My starting of this time of listening is simple, as the title says from 1 Samuel 3:10, “Speak Father, I am here, I am listening.” This is repeated many times as my mind goes on tangents and I use it to refocus on my purpose of listening.
If God is who He says He is in the Bible, then He knows more about me, and about you, than we do of ourselves and further He knows better than we do what we will need. In fact He knows what we will come up against in the future and where we are heading.
Perhaps He is trying to equip us for a battle that is coming up, looming precariously perhaps, and is attempting to mitigate the harm it will cause us. He can do this, if we listen.
Want to test this out?
My immediate challenge for you is this. Right now. It only takes 5 minutes. Open your phone and turn on the Do Not Disturb. Rest in a comfortable position. Set a timer on your smartphone for 5 minutes. Press start. Take 3 deep breaths. See what happens.
At the end of the 5 minutes ask yourself these questions.
1) How long did that feel like?
2) How long was it before my mind began to think of something?

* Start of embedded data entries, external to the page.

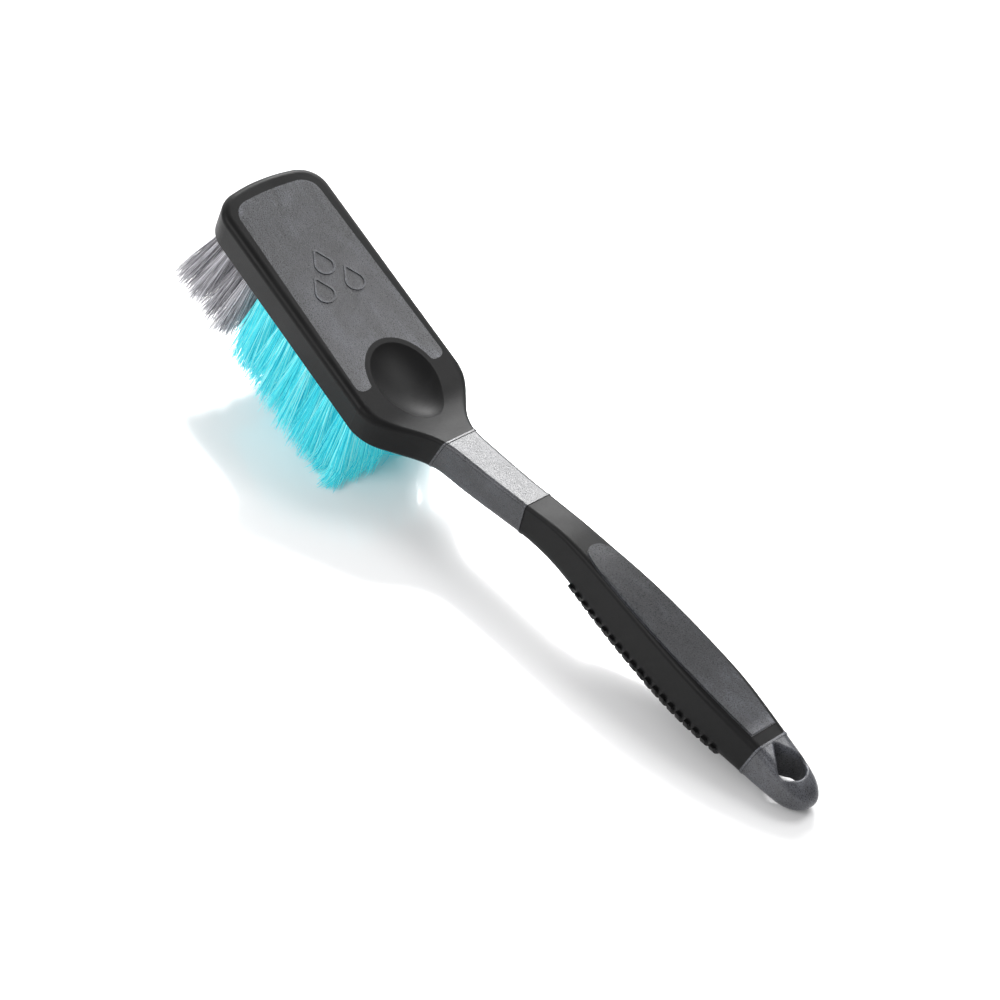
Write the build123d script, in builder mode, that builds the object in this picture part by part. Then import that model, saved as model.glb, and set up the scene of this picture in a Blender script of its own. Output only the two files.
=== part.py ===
"""Wheel brush: grey hard core, soft black head jacket and grip sleeve, fourteen bristle rows.

Frame: the brush lies as it is put down, on the heel of its bristles and the tip of its tail.
Floor at z = 0, toe toward -X, tail toward +X, mirror plane y = 0. Millimetres.
Lengths along the brush (called x in the tables) are measured from the toe, parallel to the flat
top panel of the head. Heights in the tables are measured square to that panel, panel = 0.
"""
from build123d import *
import math
import os

# ---- resting attitude -------------------------------------------------------------------------
HEAD_PITCH = 23.86          # toe-up pitch of the head panel, degrees
HEAD_X = -146.051            # where the toe end of the panel plane sits
HEAD_Z = 88.344
AXIS_SLOPE = 12.2           # slope of grip and cap against the head panel, degrees

# ---- head -------------------------------------------------------------------------------------
HEAD_LENGTH = 104.0         # toe to the start of the shoulders
HEAD_HALF_WIDTH = 24.0
HEAD_DEPTH = 16.0
TOE_SAG = 4.2               # how far the toe arch bulges
TOE_CORNER = 12.0
SOFT_WALL = 3.0             # thickness of head jacket and grip sleeve over the hard core
TOP_ROUND = 3.2
BOTTOM_ROUND = 1.2

PANEL_FRONT = 6.8           # hard panel showing through the head jacket
PANEL_SAG = 1.6
PANEL_HALF_FRONT = 18.4
PANEL_HALF_REAR = 20.3
PANEL_REAR = 99.2
DISH_X = 101.3              # thumb dish
DISH_HALF_LENGTH = 16.6
DISH_HALF_WIDTH = 12.4
DISH_DEPTH = 3.2
DISH_RISE = 6.0             # height of the dish's centre above the panel
DISH_SKIN = 1.2             # soft skin left under the dish
FORK_GAP = 1.3              # soft rim between dish and panel fork
FORK_ROUND = 3.0            # rounded tips of the panel fork

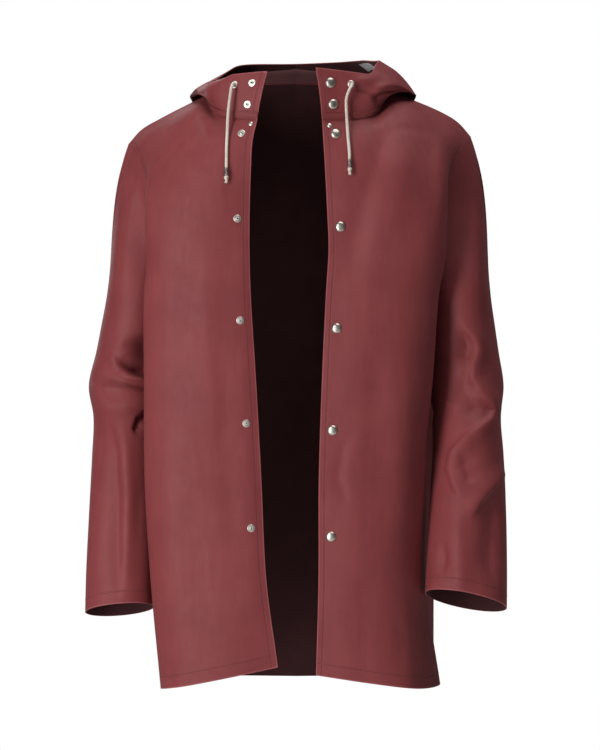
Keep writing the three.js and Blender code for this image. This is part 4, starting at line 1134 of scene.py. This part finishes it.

3) Did I start a conversation? Did I start to pray? Did I start to think of things?
Done? How do you feel?
While it is always good to pray and always good to communicate with Jesus, truly intimate and deeply valuable communication comes when we are able to listen to our Best Friend. I imagine that if I sat with my closest friend day after day, week after week, explaining my problems, saying thanks for their small acts of kindness and asking for help, they would eventually also want to be heard. Thankfully Jesus never leaves us, but you get my point.
Learn to take time to listen to the Lord. Hear from the Spirit and hangout with our best friend Jesus, the only Saviour of the world.
He knows you better than you know yourself… let Him talk… let yourself listen.